Preparation:
Preparation time: 10 min
Cooking time: 40 min
Serving: 6
Ingredients:
● 1 beef chuck roast (2 to 3 lbs / 1 to 1.3 kg), cut into 1.5” (3 cm) chunks (or brisket, neck bone, shin bone)
● 1/4 cup Shaoxing wine
● 1/4 cup light soy sauce (or soy sauce)
● 1 tablespoon dark soy sauce
● 1 tablespoon sugar
● 1/2 teaspoon coarsely ground black pepper
● 1/2 teaspoon salt
● 6 dried chili peppers
● 1 thumb ginger, sliced
● 3 green onions, halved crosswise
● 4 bay leaves
● 1-star anise
● 1 cinnamon stick
● 2 medium waxy potatoes, cut into 2” (5 cm) pieces (or one large russet potato)
● 1 large carrot, cut into 2” (5 cm) pieces
Instructions:
- Place the beef in a 4-qt (3.78-L) Dutch oven or large pot. Add 4 cups of cold tap water so the water just covers the beef. Heat the pot over medium-high heat until it reaches a gentle boil. Stir occasionally to prevent the beef from sticking to the bottom of the pot. Turn to medium heat. Let it boil gently for 10 to 15 minutes. While boiling, skim the foam from the top of the broth and discard it until the broth is clear.
- To make the dish in an Instant Pot
- Transfer the beef and 1 cup of broth from the beef's boiling water to your Instant Pot.
- Add the Shaoxing wine, light soy sauce, dark soy sauce, sugar, black pepper, and salt. Stir a few times to distribute the ingredients evenly.
- Add the dried chili pepper, ginger, green onions, bay leaves, star anise, and cinnamon stick. Make sure most of the dried spices are submerged in the liquid.

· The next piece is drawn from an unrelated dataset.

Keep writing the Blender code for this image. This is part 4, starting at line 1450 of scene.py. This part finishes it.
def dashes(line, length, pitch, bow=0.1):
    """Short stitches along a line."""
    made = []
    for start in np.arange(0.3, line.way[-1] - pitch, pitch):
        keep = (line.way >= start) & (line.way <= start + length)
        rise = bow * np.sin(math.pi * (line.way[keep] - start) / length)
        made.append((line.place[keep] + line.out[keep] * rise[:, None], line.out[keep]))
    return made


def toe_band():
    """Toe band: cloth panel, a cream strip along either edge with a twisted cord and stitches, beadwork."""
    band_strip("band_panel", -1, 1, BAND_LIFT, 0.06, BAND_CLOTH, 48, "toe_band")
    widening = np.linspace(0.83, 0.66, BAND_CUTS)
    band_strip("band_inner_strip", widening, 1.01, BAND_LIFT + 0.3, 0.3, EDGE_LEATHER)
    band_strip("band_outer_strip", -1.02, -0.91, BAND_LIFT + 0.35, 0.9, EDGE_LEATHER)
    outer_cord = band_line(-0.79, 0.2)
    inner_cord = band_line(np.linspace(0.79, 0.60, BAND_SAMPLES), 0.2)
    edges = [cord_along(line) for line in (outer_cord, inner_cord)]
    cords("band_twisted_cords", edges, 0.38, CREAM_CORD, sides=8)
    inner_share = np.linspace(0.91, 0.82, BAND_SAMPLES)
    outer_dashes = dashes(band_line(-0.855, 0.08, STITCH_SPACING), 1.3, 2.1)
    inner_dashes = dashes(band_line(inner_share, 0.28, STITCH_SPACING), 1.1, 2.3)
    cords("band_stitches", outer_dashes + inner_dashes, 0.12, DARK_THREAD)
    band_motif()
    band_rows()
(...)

- Seal the Instant Pot. Set the pressure to high and the timer for 40 minutes for chuck roast, 50 minutes for neck and shin bones, and 60 minutes for brisket.

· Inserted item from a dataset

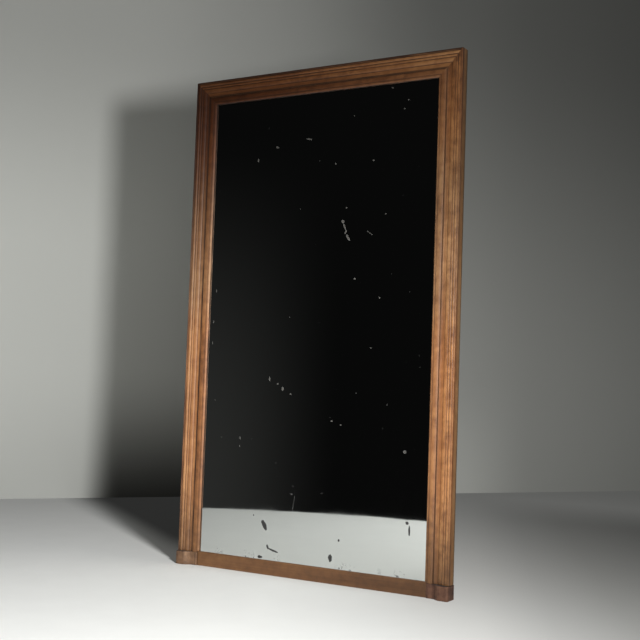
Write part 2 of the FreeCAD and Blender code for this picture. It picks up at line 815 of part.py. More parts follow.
def back_battens():
    """Thin battens on the back of the core, which frame the backboards and touch the wall.

    Each side one is recessed for its hanging plate and cut through for the wall hook's head.
    """
    for word, side in sides.items():
        body = new_body(word + "_back_batten")
        lines = sorted([across(side, size.batten_inset), across(side, frame_width)],
                       key=lambda line: line.value)
        sketch = front_sketch(body, body.Name + "_outline", behind(back_depth))
        draw_box(sketch, lines[0], lines[1], size.block_height, frame_top)
        pad(body, sketch, size.batten_thickness, body.Name + "_thickness")
        recess = front_sketch(body, body.Name + "_recess_sketch", behind(back_depth))
        middle = across(side, size.batten_screw_out)
        wide = size.hanger_width / 2 + size.joint_clearance
        tall = size.hanger_height / 2 + size.joint_clearance
        draw_box(recess, middle - wide, middle + wide, hanger_level - tall, hanger_level + tall)
        pocket(body, recess, size.hanger_thickness, body.Name + "_recess", along_normal=True)
        hook = front_sketch(body, body.Name + "_hook_pocket_sketch", behind(back_depth))
        draw_box(hook, middle - size.hook_pocket_width / 2, middle + size.hook_pocket_width / 2,
                 hanger_level - size.hook_pocket_height / 2, hanger_level + size.hook_pocket_height / 2)
        pocket(body, hook, size.batten_thickness + size.overrun, body.Name + "_hook_pocket",
               along_normal=True)
        countersunk_holes(body, body.Name + "_screw_holes", behind(back_depth),
                          [(middle, level) for level in batten_screw_levels],
                          size.batten_thickness + size.overrun)
        drill(body, body.Name + "_hanger_screw_holes", behind(back_depth), hanger_screw_places(side),
              screw_hole, size.batten_thickness + size.overrun, forwards=True)
    inner = across(1, size.batten_inset)
    for name, low, high, level in (
            ("top_back_batten", above(size.batten_inset), frame_top, above(size.batten_screw_out)),
            ("bottom_back_batten", as_length(0), size.bottom_batten_height,
             size.bottom_batten_height / 2)):
        body = new_body(name)
        sketch = front_sketch(body, name + "_outline", behind(back_depth))
        draw_box(sketch, -inner, inner, low, high)
        pad(body, sketch, size.batten_thickness, name + "_thickness")
        countersunk_holes(body, name + "_screw_holes", behind(back_depth),
                          [(place, level) for place in cross_places],
                          size.batten_thickness + size.overrun)


def backboards():
    """Thin boards laid across the back, one above the other, nailed at both ends."""
    edge = across(1, size.batten_inset - size.board_side_clearance)
    for board in range(board_count):
        body = new_body("backboard_%d" % (board + 1))
        bottom = boards_bottom + board_pitch * board
        sketch = front_sketch(body, body.Name + "_outline", behind(core_back + size.board_thickness))
        draw_box(sketch, -edge, edge, bottom, bottom + board_pitch - size.board_gap)
        pad(body, sketch, size.board_thickness, body.Name + "_thickness")
        places = [(across(side, size.nail_out), level)
                  for side in sides.values() for level in board_nail_levels(board)]
        drill(body, body.Name + "_nail_holes", behind(core_back + size.board_thickness), places,
              nail_hole, size.board_thickness + size.overrun, forwards=True)


def hanging_plates():
    """Flat iron plates let into the battens, each with one hole for a wall hook."""
    for word, side in sides.items():
        body = new_body(word + "_hanging_plate")
        middle = across(side, size.batten_screw_out)
        sketch = front_sketch(body, body.Name + "_outline", behind(back_depth))
        draw_box(sketch, middle - size.hanger_width / 2, middle + size.hanger_width / 2,
                 hanger_level - size.hanger_height / 2, hanger_level + size.hanger_height / 2)
        pad(body, sketch, size.hanger_thickness, body.Name + "_thickness")
        drill(body, body.Name + "_hook_hole", behind(back_depth), [(middle, hanger_level)],
              size.hanger_hole_radius, size.hanger_thickness + size.overrun, forwards=True)
        countersunk_holes(body, body.Name + "_screw_holes", behind(back_depth),
                          hanger_screw_places(side), size.hanger_thickness + size.overrun)


def turned_group(name, profile, first, rows):
    """Round fasteners set square to the front: a half profile (radius, Y) turned and repeated."""
    body = new_body(name)
    sketch = plan_sketch(body, name + "_profile", first[1], shift=first[0])
    draw_outline(sketch, [(as_length(radius), plane) for radius, plane in profile])
    turned = body.newObject("PartDesign::Revolution", name + "_turned")
    turned.Profile = sketch
    turned.ReferenceAxis = (sketch, ["V_Axis"])
    turned.Angle = 360.0
    repeat(body, turned, rows)
    return body


def screw_profile(head_depth, length):
    """Countersunk wood screw driven forwards from a head flush at a depth."""
    back = behind(head_depth)
    tip = behind(head_depth - length)
    return [
        (0, tip),
        (size.screw_radius, tip + size.screw_point),
        (size.screw_radius, back - size.screw_head_height),
        (size.screw_head_radius, back),
        (0, back),
    ]


def rod_profile(radius, front, back):
    """Plain round pin between two planes."""
    return [(0, front), (radius, front), (radius, back), (0, back)]


def fasteners():
    """Screws, nails, pins and pegs, one group for each kind and place."""
    span = across(1, size.moulding_screw_out) * 2
    pitch = moulding_screw_levels[1] - moulding_screw_levels[0]
    turned_group("side_moulding_screws", screw_profile(core_back, size.moulding_screw_length),
                 (across(-1, size.moulding_screw_out), moulding_screw_levels[0]),
                 [("Z_Axis", pitch, moulding_screw_rows), ("X_Axis", span, 2)])
    turned_group("top_moulding_screws", screw_profile(core_back, size.moulding_screw_length),
                 (cross_places[0], above(size.moulding_screw_out)),
                 [("X_Axis", cross_pitch, cross_screw_count)])
    pitch = batten_screw_levels[1] - batten_screw_levels[0]
    span = across(1, size.batten_screw_out) * 2
    turned_group("side_batten_screws", screw_profile(back_depth, size.batten_screw_length),
                 (across(-1, size.batten_screw_out), batten_screw_levels[0]),
                 [("Z_Axis", pitch, batten_screw_rows), ("X_Axis", span, 2)])
    rise = above(size.batten_screw_out) - size.bottom_batten_height / 2
    turned_group("cross_batten_screws", screw_profile(back_depth, size.batten_screw_length),
                 (cross_places[0], size.bottom_batten_height / 2),
                 [("X_Axis", cross_pitch, cross_screw_count), ("Z_Axis", rise, 2)])
    turned_group("hanging_plate_screws", screw_profile(back_depth, size.hanger_screw_length),
                 hanger_screw_places(-1)[0],
                 [("X_Axis", hanger_screw_span, 2), ("Z_Axis", hanger_screw_rise, 2),
                  ("X_Axis", span, 2)])
    face = behind(core_back + size.board_thickness)
    levels = board_nail_levels(0)
    nail = [
        (0, face - size.nail_length),
        (size.nail_radius, face - size.nail_length + size.nail_radius),
        (size.nail_radius, face),
        (size.nail_head_radius, face),
        (size.nail_head_radius, face + size.nail_head_height),
        (0, face + size.nail_head_height),
    ]
    turned_group("backboard_nails", nail, (across(-1, size.nail_out), levels[0]),
                 [("Z_Axis", levels[1] - levels[0], 2), ("Z_Axis", board_pitch, board_count),
                  ("X_Axis", across(1, size.nail_out) * 2, 2)])
    pin = rod_profile(size.pin_radius, behind(-size.pin_cover), behind(size.pin_length - size.pin_cover))
    turned_group("side_sight_pins", pin, (across(-1, size.pin_out), pin_levels[0]),
                 [("Z_Axis", pin_levels[1] - pin_levels[0], pin_rows),
                  ("X_Axis", across(1, size.pin_out) * 2, 2)])
    turned_group("top_sight_pins", pin, (cross_pin_places[0], above(size.pin_out)),
                 [("X_Axis", cross_pin_places[1] - cross_pin_places[0], cross_pin_count)])
    turned_group("frame_pegs", rod_profile(size.peg_radius, behind(size.core_setback), behind(core_back)),
                 (across(-1, peg_out), peg_levels[0]),
                 [("Z_Axis", size.peg_offset * 2, 2), ("X_Axis", across(1, peg_out) * 2, 2)])
    turned_group("rail_pegs", rod_profile(size.rail_peg_radius, behind(core_back - size.rail_peg_length),
                                          behind(core_back)),
                 (across(-1, rail_peg_out), rail_peg_level),
                 [("X_Axis", across(1, rail_peg_out) * 2, 2)])


def block_dowels():
    """Four upright dowels that join the core stiles to the plinth blocks."""
    body = new_body("block_dowels")
    sketch = plan_sketch(body, "block_dowels_sketch", size.block_height - size.dowel_length / 2)
    draw_circles(sketch, [(across(-1, size.dowel_outer), behind(dowel_depth))], size.dowel_radius)
    dowel = pad(body, sketch, size.dowel_length, "block_dowels_length")
    spacing = size.dowel_outer - size.dowel_inner
    span = size.opening_width + size.dowel_outer + size.dowel_inner
    repeat(body, dowel, [("X_Axis", spacing, 2), ("X_Axis", span, 2)])


def is_piece(item):
    """Bodies and boxes are the pieces of the mirror. Sketches and features belong to them."""
    return item.TypeId in ("PartDesign::Body", "Part::Box")


def check_document():
    """Stops with a plain message where an object failed or a cut took nothing away."""
    for item in document.Objects:
        if "Invalid" in item.State or "Error" in item.State:
            raise RuntimeError("%s did not build: %s" % (item.Name, item.State))
        if item.TypeId == "PartDesign::Pocket" and item.Shape.Volume >= item.BaseFeature.Shape.Volume:
            raise RuntimeError("%s cuts nothing" % item.Name)
        if is_piece(item) and (item.Shape.isNull() or not item.Shape.isValid()):
            raise RuntimeError("%s has no valid shape" % item.Name)


outer_mouldings()
sight_mouldings()
bottom_rail()
plinth_blocks()
core_stiles()
top_core_rail()
mirror_plate()
glass_blocks()
plate_rests()
back_battens()
backboards()
hanging_plates()
fasteners()
block_dowels()
document.recompute()
check_document()

os.makedirs("parts", exist_ok=True)
for piece in filter(is_piece, document.Objects):
    piece.Shape.exportStep("parts/%s.step" % piece.Label)
    box = piece.Shape.BoundBox
    print("%-24s solids %2d  x %8.1f %8.1f  y %7.1f %7.1f  z %8.1f %8.1f" % (
        piece.Label, len(piece.Shape.Solids), box.XMin, box.XMax, box.YMin, box.YMax, box.ZMin, box.ZMax))
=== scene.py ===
import math
import random
import bpy
from mathutils import Matrix, Vector, noise


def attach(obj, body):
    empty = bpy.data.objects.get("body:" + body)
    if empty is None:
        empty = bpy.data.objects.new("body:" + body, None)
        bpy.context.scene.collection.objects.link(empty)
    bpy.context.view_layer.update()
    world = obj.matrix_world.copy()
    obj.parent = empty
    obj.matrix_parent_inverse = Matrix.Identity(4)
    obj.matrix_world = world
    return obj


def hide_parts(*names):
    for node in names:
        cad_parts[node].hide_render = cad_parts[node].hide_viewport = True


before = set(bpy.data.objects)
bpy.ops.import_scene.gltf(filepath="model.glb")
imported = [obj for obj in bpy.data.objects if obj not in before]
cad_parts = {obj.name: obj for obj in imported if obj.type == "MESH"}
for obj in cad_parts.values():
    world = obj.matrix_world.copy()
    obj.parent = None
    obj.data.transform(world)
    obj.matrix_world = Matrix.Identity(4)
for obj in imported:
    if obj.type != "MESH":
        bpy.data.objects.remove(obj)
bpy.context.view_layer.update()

# Core frame: two stiles and a top rail of oak that carry the mouldings, with pegged mortise and
# tenon corners. Only its side edges and its back show, dry and browned by age. The pegs and the
# dowels into the feet are of the same wood.
MM = 0.001


class Shade:
    """One output of a material's nodes. Sums and products of shades add Math nodes."""

    def __init__(self, tree, socket=None):
        self.tree = tree
        self.socket = socket

    def node(self, kind, settings=None, values=None, output=0):
        """Adds a node, applies its settings, fills or links its sockets and gives one output."""
        made = self.tree.nodes.new("ShaderNode" + kind)
        for key, setting in (settings or {}).items():
            if key == "stops":
                ends = made.color_ramp.elements
                while len(ends) < len(setting):
                    ends.new(1.0)
                for stop, (position, colour) in zip(ends, setting):
                    stop.position = position
                    stop.color = colour
            else:
                setattr(made, key, setting)
        for key, value in (values or {}).items():
            if isinstance(value, Shade):
                self.tree.links.new(value.socket, made.inputs[key])
            else:
                made.inputs[key].default_value = value
        return Shade(self.tree, made.outputs[output])

    def math(self, operation, *terms):
        return self.node("Math", {"operation": operation}, dict(enumerate(terms)))

    def __add__(self, other):
        return self.math("ADD", self, other)

    def __sub__(self, other):
        return self.math("SUBTRACT", self, other)

    def __rsub__(self, other):
        return self.math("SUBTRACT", other, self)

    def __mul__(self, other):
        return self.math("MULTIPLY", self, other)

    __radd__ = __add__
    __rmul__ = __mul__

    def within(self, low, high):
        """0 below low, 1 above high, and a smooth rise between them. Low may be above high."""
        return self.node("MapRange", {"interpolation_type": "SMOOTHSTEP"},
                         {"Value": self, "From Min": low, "From Max": high})

    def greater(self, other):
        return self.math("MAXIMUM", self, other)

    def vector(self, operation, other):
        return self.node("VectorMath", {"operation": operation}, {0: self, 1: other})

    def length(self):
        return self.node("VectorMath", {"operation": "LENGTH"}, {0: self}, 1)

    def ramp(self, *stops):
        """Colour read from stops of (position, colour)."""
        return self.node("ValToRGB", {"stops": stops}, {"Fac": self})

    def part(self, axis):
        """One coordinate of a position."""
        return self.node("SeparateXYZ", None, {0: self}, "XYZ".index(axis))

    def mixed(self, first, second):
        """Colour that goes from the first to the second as this value goes from 0 to 1."""
        return self.node("Mix", {"data_type": "RGBA"}, {0: self, 6: first, 7: second}, 2)

    def speckle(self, scale, detail=4.0, roughness=0.5, distortion=0.0):
        """Noise read at this position."""
        return self.node("TexNoise", None, {"Vector": self, "Scale": scale, "Detail": detail,
                                            "Roughness": roughness, "Distortion": distortion})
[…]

- Once cooked, let it release pressure naturally for at least 20 minutes before using manual release.
- Remove the green onion, ginger, and spices as much as you can and discard them.
- Move the beef pieces to one side of the pot. Add the potato and carrot and submerge them in the broth as much as you can.
- Seal the Instant Pot again. Set the pressure to high and timer for 2 minutes.
- Once cooked, let release pressure naturally, for at least 20 minutes, before using manual release.
- To make the dish on the stovetop
- Add the Shaoxing wine, chili peppers, ginger, green onion, bay leaves, sugar, dried chili pepper, black pepper, ginger, green onions, bay leaves, star anise, and cinnamon stick (*Footnote 1). Turn to medium-low heat. Let simmer, covered, for 40 minutes for chuck roast. Simmer for 60 minutes for brisket, neck, or shin bones.
- Add the light soy sauce, dark soy sauce, and salt. Stir to mix well. Continue simmering uncovered until the beef turns tender but not to the point of falling apart, about 1.5 hours for chuck roast and 2 hours for brisket, neck, or shin bones.
- Remove as much ginger, green onion, and dried spices as possible and discard them. Add the carrots and potatoes. Simmer uncovered for another 20 to 30 minutes or so until the veggies are tender.
- Serve and store
- Serve hot as a main over steamed rice or boiled noodles. You can also use the beef stew to make noodle soup by adding more water to the broth.
- The beef stew can be stored in the fridge for 3 to 4 days or in the freezer for up to 3 months.